Above is forecast from Denver/Boulder NWS forecast office for Loveland, Colorado, which I found about an hour or so ago. I guess that I can only ask: "What are they smoking today in that office??"



Heavy Clouds At Sunrise

Heavy, high cloud cover at sunrise today, making a bit of a dreary start to the day. Down at bottom are two more images: first the unwrapped, all-sky cam at the Mt. Lemmon Sky Center, and second a view of I-10 looking west at the Dragoon exit (east of Benson near Texas Canyon). Some sunshine was breaking through out east, but also visible were the heavy clouds to the west.

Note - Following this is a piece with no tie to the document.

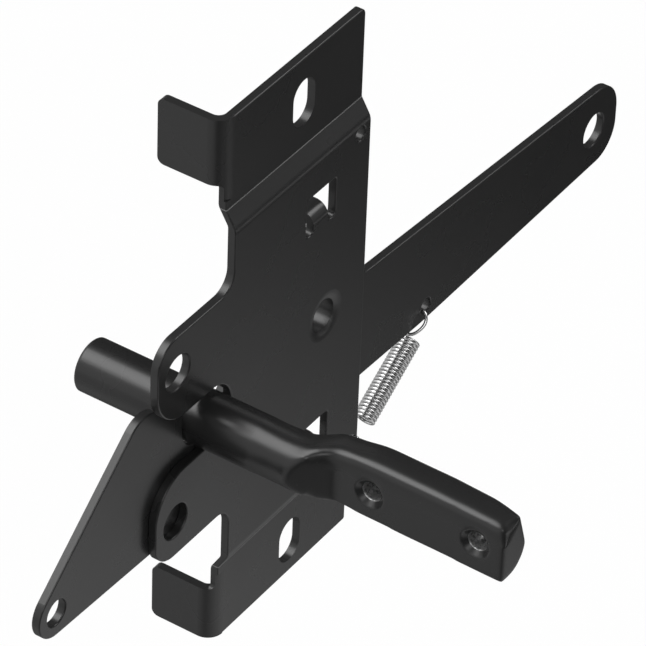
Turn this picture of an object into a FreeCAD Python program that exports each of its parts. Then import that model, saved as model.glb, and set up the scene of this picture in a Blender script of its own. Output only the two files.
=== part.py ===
import FreeCAD, Part
import math
import os

# Gate latch: stamped latch plate, swinging latch lever, extension spring and strike bar.
# Millimetres. +X runs along the plate's width to the lever's long arm, +Y points into the post,
# +Z is up. The origin is midway between the two mounting slots, on the plate's back face.

# Latch plate, driving sizes
sheet = 2.0                 # thickness of the stamped steel
plate_right = 22.5          # right edge of plate
top_margin = 11.7           # from the upper slot's centre to the top edge
bottom_margin = 9.3         # from the lower slot's centre to the bottom edge
crease_margin = 11.55       # from a slot's centre to the fold below the raised middle
pocket = 2.55               # depth of the pocket that the lever swings in
ramp_run = 4.3              # height that the fold takes to reach the raised middle
crease_inner_radius = 0.8
shoulder_inner_radius = 1.8
top_corner_radius = 1.6
bottom_corner_radius = 0.6

# Tabs bent back round the side of the post
tab_outer = -29.8           # outer face of tabs
tab_depth = 14.5            # how far the tabs reach behind the post face
tab_margin = 5.1            # from a slot's centre to the tab's edge nearest the middle
tab_bend_radius = 2.0       # inner radius of the fold
tab_corner_radius = 1.7
tab_relief_radius = 1.2

# Mounting slots in the flanges
slot_pitch = 122.0
slot_width = 8.1
slot_length = 11.85

# Middle of the plate: neck, two lobes and the jaw between them
neck_left = -28.0
neck_fillet = 4.8
lobe_left = -55.2
lobe_half_height = 30.2
lobe_corner_radius = 6.5
jaw_half_height = 7.5
jaw_end = -28.2
jaw_end_radius = 7.3
jaw_lip_radius = 10.4
padlock_hole_x = -48.1
padlock_hole_height = 20.5
padlock_hole_diameter = 8.6
spring_anchor_x = 18.6
spring_anchor_margins = (6.75, 4.95)    # from the folds, upper and lower
spring_anchor_diameter = 3.7

# Lanced windows, each with a tongue bent back from its lower edge
window_left = -1.35
window_width = 11.1
window_height = 10.3
window_tops = (36.6, -28.3)
window_corner_radius = 0.8
window_slot_radius = 1.15   # lower corners, in the slots beside the tongue
tongue_width = 5.4
tongue_root = 1.7           # flat root of the tongue above the window's lower edge
tongue_bend_radius = 1.2
tongue_tip_clearance = 0.05

# Pivot: a collar drawn back from the plate and flared into the lever
pivot_x = 7.3
pivot_z = 0.0
collar_bore_radius = 3.95
collar_wall = 1.15
collar_mouth_width = 2.4    # dished rim round the bore on the front
collar_mouth_depth = 0.6
flare_width = 1.05
collar_end_clearance = 0.1
pivot_clearance = 0.06
flare_clearance = 0.15

# Latch lever
lever_thickness = 2.0
lever_front_gap = 0.15      # running gap to the back of the plate
lever_slope = math.radians(40.5)
lever_slope_x = -70.0       # a point on the sloped upper edge
lever_slope_z = 3.9
lever_length = 227.0        # left end to right end
lever_left = -93.6
lever_tip_x = -103.4        # where the sloped and the lower edge would meet
lower_edge_x = -88.27       # a point on the lower edge
lower_edge_z = -25.3
lever_tip_radius = 6.2
hump_right_slope = math.radians(35.0)
hump_radius = 7.0
notch_lip_height = 5.0      # height of the hump's foot beside the notch
knee_x = 50.0
knee_z = -31.1
knee_radius = 60.0
lever_right_bottom = -30.4
lever_right_top = -9.7
lever_right_bottom_radius = 8.0
lever_right_top_radius = 9.5
arm_shoulder_x = 24.0
arm_shoulder_z = -0.8
arm_shoulder_radius = 5.0
hub_half_width = 12.2
hub_height = 13.0
hub_radius = 10.0
notch_lip_radius = 2.0
notch_right = -27.4         # side of the notch towards the pivot
notch_ledge = 1.5           # height where that side slants down to the bar's seat
notch_slant = 1.9
cord_hole_x = -87.6
cord_hole_z = -19.2
cord_hole_diameter = 6.4
pull_hole_margin = 10.1     # from the lever's right end
pull_hole_z = -20.0
pull_hole_diameter = 8.8
spring_hole_x = 52.4
spring_hole_z = -27.1
spring_hole_diameter = 3.8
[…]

The IR image below (from 13 UTC) shows the southern half of Arizona affected by a large area of cloudiness coming off the Pacific.

Morning forecast from the NWS for the airport (above) indicates gusty winds again today - most of southeast Arizona remains under a Red Flag Warning for dangerous, wild fire conditions. The wind forecast below (from the 06 UTC WRF-GFS) shows the strongest winds shifting into Cochise County and southwestern New Mexico.

Our dry period continues into mid-April - forecast below is for total precipitation through 5:00 pm MST on April 13th (from the 000 UTC WRF-GFS on the 5.4 km grid). All of the Southwest is forecast to remain dry through this period. 



Monday, April 05, 2021

Continued Dry


Just a bit of color at sunrise - air over Tucson metro is noticeably dirty this morning. The high at the airport yesterday reached 96 F, and I had to run the air conditioning here for a couple of hours. This was a record high for the airport, breaking the old record of 94 F.


Statement above from John Glueck on the NWS webpage noting that last 12 months have been the driest in Tucson's record, which goes back to 1900. Here along the Rillito we've been wetter than airport, but still very dry. Last 12 months here produced only 4.37 inches of rain, which is far below our 20 year average of about 12 inches.


Forecast QPF plumes at airport (above - from the 06 UTC GEFS) remain flat-lined through mid-month.
But several days are forecast to be quite windy this week as per above from same GEFS run. Forecast winds below (from 06 UTC WRF-GFS) are valid at 5:00 pm MST tomorrow afternoon.